Well, I remember my parents telling me it was not OK for me to kneel on my chair at the dinner table, that I could not walk around the house eating a bowl of spaghetti, that I should finish up my phone call because dinner was ready and that I was to get my ‘head out of that book’ when I came to the dinner table.

These technologies have roared out of the woods and taken over so much of our lives so quickly that we haven’t learned how to deal with them. Our lack of good manners and decent behavior isn’t the fault of the technology.

We haven’t had the time yet to develop a digital etiquette.

So let’s get started.

Sexting isn’t the fault of the smartphone, Twitter, Facebook or the digital camera.
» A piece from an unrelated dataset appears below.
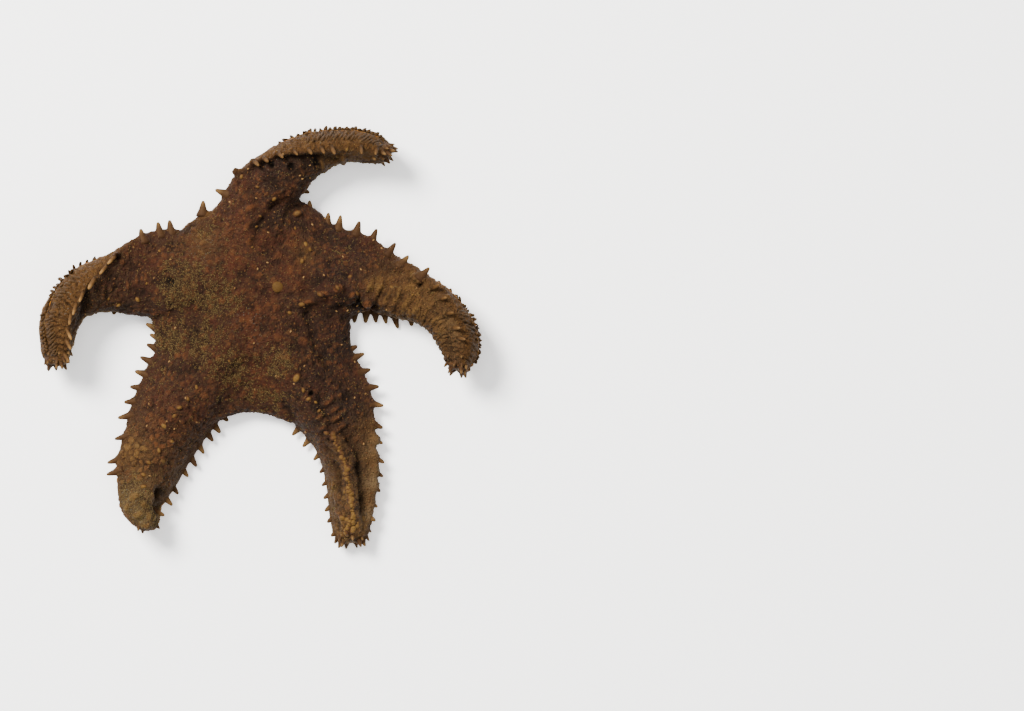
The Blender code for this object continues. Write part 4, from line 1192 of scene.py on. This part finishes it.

It’s the kids who are sexting. It’s the kids we need to talk with because the problem is their behavior. Until someone explains to them clearly what the dangers are, they will continue to get themselves into trouble. And it’s bullying we really need to deal with, not sexting.

My parents taught me how to behave when I was around other people. I didn’t always get it right, but there was no way in the world I would have been listening to my transistor radio or Walkman when I was sitting at the dinner table.

There is a small restaurant I frequently go to for lunch. Orders are taken at the counter and there is a sign that explains, “Please be polite enough not to talk on your cell phone when you are giving your lunch order.” I like that sign.

I’d like to see a small basket on each table in restaurants with a notice explaining “We know how you love good conversations. Please place your phone in here until you have finished dining with your friends.”

We all need a bit of help developing our digital code of behavior, our set of good manners, our digital etiqette.